Another referendum? Malcolm Rifkind calls this “absurd”. A renegotiation of the social chapter? But this needs 26 other governments to agree, and no-one has signalled that they will do so.
The truth is that there is a deception at the heart of Conservative policy. A deception of the country that you can hate Europe as it exists today and remain central to European policy making. In fact, a failed attempt to renegotiate aspects of the European Union that the Conservative Party does not like will lead inevitably to more calls for Britain to leave the European Union. The fact that one third of Conservative candidates support such a position of withdrawal is testimony to the way the Tory wind is blowing.
I know that Europe is far from perfect. It needs reform. But it needs Britain at the heart of Europe not on the fringes. And for all the unpopularity of the European Union, it is a strategic imperative for our economy, our environment and our society, as well – as I have argued today - for our foreign policy, that politicians speak up for a leading British role in Europe.
Conclusion
Next month we celebrate 20 years since the fall of the Berlin Wall. Where will we be in two decades time? I see two paths.
Either we continue to expand, ensuring not only peace and stability but economic dynamism; or we accept new walls, leading to distrust and insecurity on our own borders, and isolationism and malaise within these borders.

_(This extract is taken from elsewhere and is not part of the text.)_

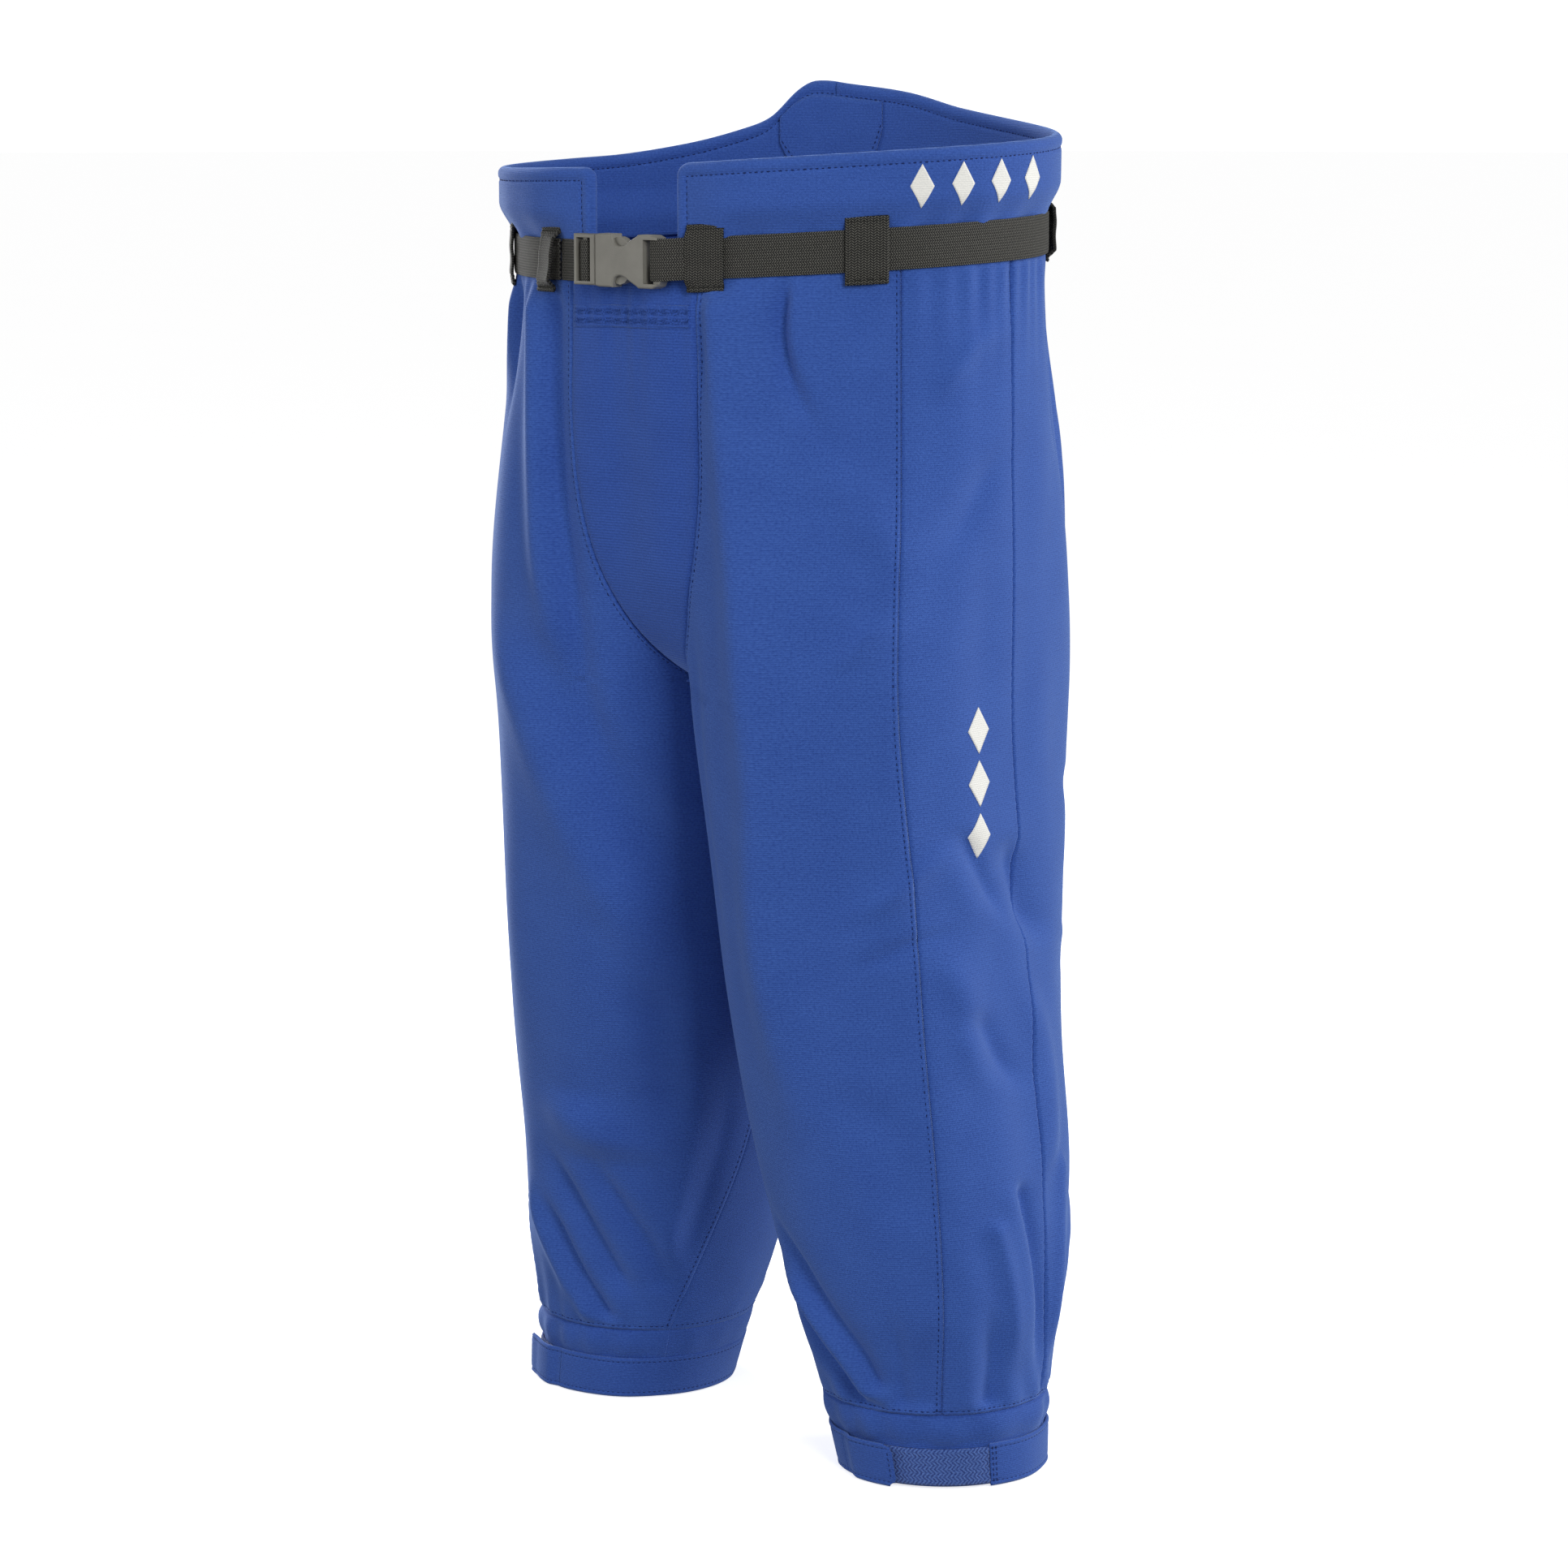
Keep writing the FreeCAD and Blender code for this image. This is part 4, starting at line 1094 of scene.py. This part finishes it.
for name, side in LEGS.items():
    body = name + "_leg"
    top = CUFF_STRAP_HEIGHT
    root, tip, strap_end = TAB_ROOT[side], TAB_TIP[side], STRAP_END[side]

    def band_grow(h, deg):
        arc = np.radians(deg) * CUFF_RADIUS
        puff = 2.4 * np.sin(np.pi * np.clip((h - top) / (HEM - top), 0, 1)) - 0.6 * smooth((top - h) / 6)
        pinch = 0.9 * np.sin(arc / 4.3 + 2 * np.sin(arc / 27) + side) + 0.6 * np.sin(arc / 9 + 2)
        tuck = 2.6 * smooth((h - HEM + 1.6) / 2.4)
        return puff + pinch * smooth((h - top + 2) / 5) * smooth((HEM - h) / 6) - tuck

    points, uv = ring(side, INSEAM[0], INSEAM[0] + 360, 0.8, HEM + 1.0, band_grow, tube_rows(46))
    piece = cloth(f"{name}_cuff_band_cloth", points, uv, 1.8, CUFF_KNIT, side)
    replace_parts(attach(piece, body), f"{name}_cuff_band")

    def strap_grow(h, deg):
        seam_gap = np.mod(deg - INSEAM[0] + 180, 360) - 180
        wave = 0.3 * np.sin(np.radians(deg) * 9)
        return 2.5 + edge_rows(h, 0, top) - 0.8 * bump(seam_gap * CUFF_PER_DEGREE, 1.0) + wave

    points, uv = ring(side, strap_end + 1, root + 358.5, 0, top, strap_grow, tube_rows(top))
    piece = cloth(f"{name}_cuff_strap_cloth", points, uv, 2.0, CUFF_KNIT, side)
    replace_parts(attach(piece, body), f"{name}_cuff_strap")

    def tape_grow(h, deg):
        from_edge = np.minimum(h - 2, top - 2 - h)
        return 1.8 + 0.25 * np.sin(np.radians(deg) * 40) * np.sin(h / 3) - 0.5 * bump(from_edge, 1)

    points, uv = ring(side, root + 8, strap_end + 0.6, 2, top - 2, tape_grow, tube_rows(top - 4))
    piece = cloth(f"{name}_loop_tape_cloth", points, uv, 1.4, LOOP_PILE, side)
    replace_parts(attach(piece, body), f"{name}_cuff_loop_tape")

    def tab_grow(h, deg):
        rise = 2.6 + 3.0 * smooth((deg - root) / 9)
        lifted = 2.6 * smooth((deg - tip + 14) / 14) if side < 0 else 0.8 * smooth((deg - tip + 8) / 8)
        end_gap = (tip - deg) * CUFF_PER_DEGREE
        return rise + lifted + edge_rows(h, 0, top) - 0.7 * bump(end_gap, 0.9) - 0.4 * bump(end_gap - 3, 0.7)

    def tab_end(h):
        return tip - 4.4 * smooth((5 - np.minimum(h, top - h)) / 5)

    points, uv = ring(side, root - 1.2, tab_end, 0, top, tab_grow, tube_rows(top), 1.6)
    piece = cloth(f"{name}_cuff_tab_cloth", points, uv, 2.0, CUFF_KNIT, side)
    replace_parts(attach(piece, f"{name}_tab"), f"{name}_cuff_tab")

    def hook_grow(h, deg):
        return tab_grow(np.full_like(h, top / 2), deg) - 2.1

    points, uv = ring(side, root + 9, tip - 3, 3, top - 3, hook_grow, tube_rows(top - 6))
    piece = cloth(f"{name}_hook_tape_cloth", points, uv, 0.9, HOOK_PILE, side)
    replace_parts(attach(piece, f"{name}_tab"), f"{name}_tab_hook_tape")

    levels = (STITCH_IN, top - STITCH_IN)
    paths = row_stitches(side, strap_end + 1, root + 357, levels, strap_grow)
    upright = np.linspace(2, top - 2, 20)
    for offset in (2.6, 4.6):
        deg = np.full(upright.shape, strap_end + offset)
        paths.append(leg_line(side, upright, deg, strap_grow(np.full(20, top / 2), deg) + 0.1))
    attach(stitches(f"{name}_strap_stitching", paths, BLUE_THREAD, 2.4, 3.4, 0.38), body)
    paths = row_stitches(side, root + 1, tip - 3, levels, tab_grow)
    deg = np.full(upright.shape, tip - 2.6)
    paths.append(leg_line(side, upright[3:-3], deg[3:-3], tab_grow(upright[3:-3], deg[3:-3]) + 0.1))
    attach(stitches(f"{name}_tab_stitching", paths, BLUE_THREAD, 2.4, 3.4, 0.38), f"{name}_tab")


# ---- buckle --------------------------------------------------------------
for node in ("buckle_socket", "buckle_insert", "buckle_prong_upper", "buckle_prong_lower"):
    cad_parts[node].data.materials.clear()
    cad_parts[node].data.materials.append(BUCKLE_PLASTIC)


# ---- studio --------------------------------------------------------------
def studio_material(name, tone, glow):
    made = Nodes(name, 0.9, coordinates="object")
    made.shader.inputs["Emission Color"].default_value = (1, 1, 1, 1)
    made.shader.inputs["Emission Strength"].default_value = glow
    darker = colour(tone - 3, tone - 3, tone - 2)
    made.paint(made.mix(made.noise(0.4, 2.0), colour(tone, tone, tone), darker))
    return made.material


def lamp(name, place, target, size, power):
    light = bpy.data.lights.new(name, "AREA")
    light.shape = "RECTANGLE"
    light.size, light.size_y = size
    light.energy = power
    lamp_object = bpy.data.objects.new(name, light)
    bpy.context.scene.collection.objects.link(lamp_object)
    lamp_object.location = place
    lamp_object.rotation_euler = (Vector(target) - Vector(place)).to_track_quat("-Z", "Y").to_euler()


bpy.ops.mesh.primitive_plane_add(size=60, location=(0, 0, LOWEST - 0.001))
floor = bpy.context.object
floor.name = "studio_floor"
bpy.ops.mesh.primitive_uv_sphere_add(segments=64, ring_count=32, radius=28)
backdrop = bpy.context.object
backdrop.name = "studio_backdrop"
for surface, glow in ((floor, 0.72), (backdrop, 1.0)):
    surface.data.materials.append(studio_material(surface.name + "_paint", 250, glow))
    surface.visible_diffuse = False
    surface.visible_glossy = False
    surface.visible_shadow = False

lamp("key", (3.0, -1.7, 1.2), (0, 0, -0.3), (1.2, 1.6), 62)
lamp("fill", (-2.2, -2.6, 0.5), (0, 0, -0.35), (1.4, 1.8), 24)
lamp("front", (0.6, -3.4, 0.4), (0, 0, -0.4), (1.2, 1.8), 11)
lamp("rim_left", (-2.6, 1.0, 0.2), (0, 0, -0.35), (1.0, 2.8), 66)
lamp("rim_right", (2.0, 2.6, 0.2), (0, 0, -0.35), (1.0, 2.8), 66)

world = bpy.data.worlds.new("studio")
bpy.context.scene.world = world
world.use_nodes = True
world.node_tree.nodes["Background"].inputs["Color"].default_value = (1, 1, 1, 1)
world.node_tree.nodes["Background"].inputs["Strength"].default_value = 0.28

camera_data = bpy.data.cameras.new("camera")
camera = bpy.data.objects.new("camera", camera_data)
bpy.context.scene.collection.objects.link(camera)
camera.location = (1.928, -2.298, 0.145)
camera.rotation_euler = (Vector((0, 0, -0.3365)) - camera.location).to_track_quat("-Z", "Y").to_euler()
camera_data.lens = 111
camera_data.sensor_width = 36
camera_data.dof.use_dof = False
bpy.context.scene.camera = camera
bpy.context.scene.view_settings.view_transform = "Standard"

Either we are a crucial partner when it comes to responding to crises, a flexible worldwide operation able to deploy a range of tools to support stabilisation and uphold the rule of law; or we are a paper tiger, our influence and ability shorn by internal fracture, our promises and protestations proven empty by a lack of capacity and will.
Either we are a major player in international affairs, an integral part of the global conversation on conflict, security, economics and the environmental future of our planet; or we are a simply a bureaucracy that talks to itself, impotent in the face of the challenges our new world will bring.
It is a stark choice. For Britain, we have values to extend, interests to defend, and ideas to advance. We have lived, in my view, for too long with a false choice between a strong British foreign policy and a strong European foreign policy. A British foreign policy which rejects Europe will condemn us to the margins. A strong British foreign policy which embraces Europe is the best way to project our values and interests around the world, not at the expense of our roles in NATO, the G20 and the Commonwealth, not at the expense of our relationship with the US, but as a vital partner to them.
That is the real choice. For 60 years Europe, with Britain eventually playing its part, has developed a distinctive, successful model of social market economics and liberal politics. Now we are challenged to be a global player. It is, therefore, a choice that no responsible British Government can afford to shirk.